Many in the community believe the value will demonstrate further growth due to the higher adoption of cryptocurrency. According to digital currency investor Roger Ver, the price of bitcoin as well as its volatility will escalate in 2016.
Barry Silbert, the founder of the Digital Currency Group (DCG) is quite optimistic on the development of bitcoin in 2016, noting that its cost will show further growth. Silbert believes the cryptocurrency is set to transform the way international transactions are carried out. In addition to financial services, the bitcoin will likely be applied in a number of nonfinancial sectors as well.

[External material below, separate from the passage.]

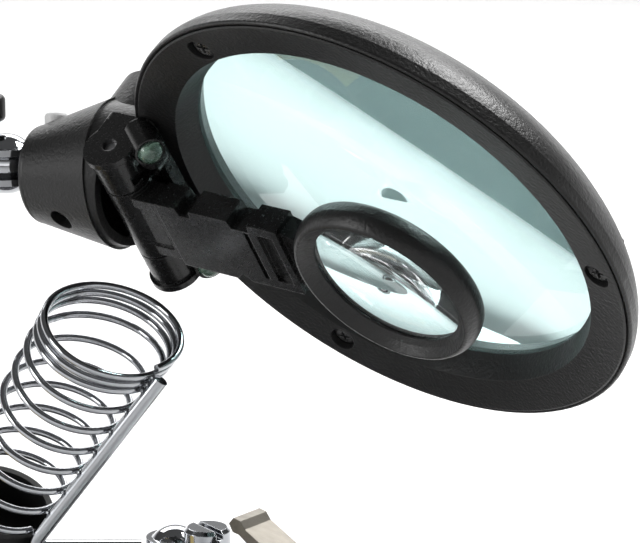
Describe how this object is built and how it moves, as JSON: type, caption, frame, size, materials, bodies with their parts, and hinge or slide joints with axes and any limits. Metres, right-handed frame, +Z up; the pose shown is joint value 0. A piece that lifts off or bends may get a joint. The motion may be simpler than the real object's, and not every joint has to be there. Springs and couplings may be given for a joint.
{
  "type": "helping hands clamp",
  "caption": "Weighted bench stand with a lit magnifier on a ball-jointed arm, a flip-out small lens, sprung clips on a cross bar and a coiled iron holder.",
  "frame": {"origin": "centre of the base, on the bench surface under the rubber pad", "axes": "+Z up, +X to the user's right along the cross bar, the user sits towards -Y"},
  "size_m": [0.2895, 0.1346, 0.1748],
  "materials": {
    "painted_iron": "satin black enamel on cast iron",
    "rubber": "moulded",
    "steel": "zinc plated",
    "dark_screw": "black oxide",
    "tray_tin": "black painted sheet",
    "sponge": "cellulose sponge",
    "chrome": "bright plated",
    "knob_plastic": "moulded black",
    "black_plastic": "fine spark texture",
    "arm_plastic": "semi-gloss black",
    "grey_plastic": "moulded grey",
    "lens_glass": "polished",
    "loupe_glass": "polished",
    "lamp": "clear epoxy",
    "brass": "spring strip",
    "nickel": "dull nickel plated"
  },
  "bodies": {
    "base": {"base_casting": "painted_iron", "rubber_pad": "rubber", "sponge_tray": "tray_tin", "column_post": "chrome", "column_nut": "steel"},
    "sponge": {"cleaning_sponge": "sponge"},
    "iron_stand": {"iron_coil": "chrome", "stand_rod": "chrome", "coil_cup": "knob_plastic"},
    "stand_nut": {"stand_nut": "chrome"},
    "cross_bar": {"cross_hub": "chrome", "cross_rods": "chrome"},
    "hub_screw": {"hub_thumb_screw": "chrome"},
    "lower_clamp": {"lower_clamp_top_plate": "chrome", "lower_clamp_bottom_plate": "chrome"},
    "lower_knob": {"lower_clamp_screw": "steel", "lower_clamp_knob": "knob_plastic"},
    "arm": {"arm_rod": "chrome"},
    "upper_clamp": {"upper_clamp_top_plate": "chrome", "upper_clamp_bottom_plate": "chrome"},
    "upper_knob": {"upper_clamp_screw": "steel", "upper_clamp_knob": "knob_plastic"},
    "stud": {"neck_stud": "chrome"},
    "head": {"lower_bezel": "black_plastic", "upper_shell": "black_plastic", "neck_cone": "black_plastic", "main_lens": "lens_glass", "bezel_screws": "dark_screw", "neck_screw": "dark_screw", "hinge_screw": "dark_screw", "button_cell": "steel", "hinge_pin": "steel", "battery_contact": "brass", "hinge_base": "arm_plastic", "led_lamps": "lamp"},
    "battery_cap": {"battery_cap": "black_plastic"},
    "switch": {"switch_button": "grey_plastic"},
    "loupe": {"flip_bracket": "arm_plastic", "lens_arm": "arm_plastic", "loupe_ring": "black_plastic", "loupe_retainer": "black_plastic", "loupe_lens": "loupe_glass"},
    "right_clamp": {"right_clamp_top_plate": "chrome", "right_clamp_bottom_plate": "chrome"},
    "right_nut": {"right_slotted_nut": "chrome"},
    "right_clip": {"right_ball_stem": "chrome", "right_lower_jaw": "nickel", "right_jaw_pin": "steel", "right_jaw_spring": "steel"},
    "right_jaw": {"right_upper_jaw": "nickel"},
    "left_clamp": {"left_clamp_top_plate": "chrome", "left_clamp_bottom_plate": "chrome"},
    "left_nut": {"left_slotted_nut": "chrome"},
    "left_clip": {"left_ball_stem": "chrome", "left_lower_jaw": "nickel", "left_jaw_pin": "steel", "left_jaw_spring": "steel"},
    "left_jaw": {"left_upper_jaw": "nickel"}
  },
  "joints": [
    {"name": "sponge_lift", "type": "slide", "parent": "base", "child": "sponge", "axis": [0, 0, 1], "range_m": [0, 0.012]},
    {"name": "iron_stand_swivel", "type": "hinge", "parent": "base", "child": "iron_stand", "pos_m": [0.012, -0.022, 0.02], "axis": [0, 0, 1], "range_deg": [-60, 0]},
    {"name": "stand_nut_turn", "type": "hinge", "parent": "base", "child": "stand_nut", "pos_m": [0.012, -0.022, 0.02], "axis": [0, 0, 1], "range_deg": [0, 360]},
    {"name": "cross_bar_swivel", "type": "hinge", "parent": "base", "child": "cross_bar", "pos_m": [-0.014, 0.017, 0.045], "axis": [0, 0, 1], "range_deg": [-25, 25]},
    {"name": "hub_screw_turn", "type": "hinge", "parent": "cross_bar", "child": "hub_screw", "pos_m": [-0.014, 0.032, 0.045], "axis": [0, 1, 0], "range_deg": [0, 360]},
    {"name": "lower_clamp_tilt", "type": "hinge", "parent": "base", "child": "lower_clamp", "pos_m": [-0.014, 0.017, 0.059], "axis": [1, 0, 0], "range_deg": [-20, 0]},
    {"name": "lower_knob_turn", "type": "hinge", "parent": "lower_clamp", "child": "lower_knob", "pos_m": [-0.014, 0.017, 0.0725], "axis": [-1, 0, 0], "range_deg": [0, 360]},
    {"name": "arm_tilt", "type": "hinge", "parent": "lower_clamp", "child": "arm", "pos_m": [-0.014, 0.017, 0.086], "axis": [1, 0, 0], "range_deg": [-25, 0]},
    {"name": "upper_clamp_pan", "type": "hinge", "parent": "arm", "child": "upper_clamp", "pos_m": [-0.00048, 0.017, 0.13321], "axis": [0, 0, 1], "range_deg": [0, 30]},
    {"name": "upper_knob_turn", "type": "hinge", "parent": "upper_clamp", "child": "upper_knob", "pos_m": [0.01141, 0.01062, 0.13321], "axis": [0, 0, 1], "range_deg": [0, 360]},
    {"name": "head_swivel", "type": "hinge", "parent": "upper_clamp", "child": "stud", "pos_m": [0.02331, 0.00424, 0.13321], "axis": [0, 0, 1], "range_deg": [0, 30]},
    {"name": "head_roll", "type": "hinge", "parent": "stud", "child": "head", "pos_m": [0.02331, 0.00424, 0.13321], "axis": [-0.9084, 0.4086, -0.0891], "range_deg": [-15, 15]},
    {"name": "battery_cap_turn", "type": "hinge", "parent": "head", "child": "battery_cap", "pos_m": [0.05777, 0.0017, 0.14302], "axis": [-0.4985, -0.6092, -0.6168], "range_deg": [0, 30]},
    {"name": "switch_press", "type": "slide", "parent": "head", "child": "switch", "axis": [-0.0014, -0.216, -0.9764], "range_m": [0, 0.0008], "stiffness_N_per_m": 1000, "springref_m": -0.001},
    {"name": "loupe_flip", "type": "hinge", "parent": "head", "child": "loupe", "pos_m": [0.05291, -0.0176, 0.1279], "axis": [0.317, 0.5341, -0.7838], "range_deg": [0, 40]},
    {"name": "right_clamp_pan", "type": "hinge", "parent": "cross_bar", "child": "right_clamp", "pos_m": [0.0566, 0.017, 0.045], "axis": [0, 0, 1], "range_deg": [-40, 40]},
    {"name": "right_nut_turn", "type": "hinge", "parent": "right_clamp", "child": "right_nut", "pos_m": [0.064, 0.0062, 0.045], "axis": [0, 0, 1], "range_deg": [0, 360]},
    {"name": "right_clip_pan", "type": "hinge", "parent": "right_clamp", "child": "right_clip", "pos_m": [0.0714, -0.0046, 0.045], "axis": [0, 0, 1], "range_deg": [-40, 40]},
    {"name": "right_jaw_open", "type": "hinge", "parent": "right_clip", "child": "right_jaw", "pos_m": [0.0882, -0.0172, 0.0456], "axis": [-0.6, -0.8, 0], "range_deg": [0, 15], "stiffness_Nm_per_rad": 0.1, "springref_deg": -28.65},
    {"name": "left_clamp_pan", "type": "hinge", "parent": "cross_bar", "child": "left_clamp", "pos_m": [-0.0846, 0.017, 0.045], "axis": [0, 0, 1], "range_deg": [-40, 40]},
    {"name": "left_nut_turn", "type": "hinge", "parent": "left_clamp", "child": "left_nut", "pos_m": [-0.092, 0.0062, 0.045], "axis": [0, 0, 1], "range_deg": [0, 360]},
    {"name": "left_clip_pan", "type": "hinge", "parent": "left_clamp", "child": "left_clip", "pos_m": [-0.0994, -0.0046, 0.045], "axis": [0, 0, 1], "range_deg": [-40, 40]},
    {"name": "left_jaw_open", "type": "hinge", "parent": "left_clip", "child": "left_jaw", "pos_m": [-0.1162, -0.0172, 0.0456], "axis": [-0.6, 0.8, 0], "range_deg": [0, 15], "stiffness_Nm_per_rad": 0.1, "springref_deg": -28.65}
  ]
}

The increasing price is anticipated to encourage bitcoin users to spend it, what will in turn drive its adoption by merchants. “As more merchants accept it, they convert it to U.S. dollars, and that creates more transactional volume on the exchanges, and as you have more transactional volume on the exchanges, it tends to to attract more traders, which produces more volatility and ways to make money,” Silbert said.
Meantime, predictions of Analyst Gil Luria from Wedbush Securities are similar to those of Silbert, as he is convinced the growing usage of bitcoin for transactions will provoke the surge of its price.
Last week, he noted in the report that the bitcoin price is likely to hit $600 in a 12-month period. “We believe bitcoin and its associated blockchain technology have the potential to disrupt the existing financial infrastructure over the next several years, and believe the value of the Bitcoin currency (BTC) will benefit from this trend,” Luria stated.
Moreover, the bitcoin sector is likely to attract more investors in 2016, owing to the increasing price of cryptocurrency. Besides, we will observe more financial companies embracing the virtual currency.
At the same time, the growth of transaction volume is unlikely to influence the value of bitcoin. In 2015, the price remained almost the same while the amount of transactions significantly increased.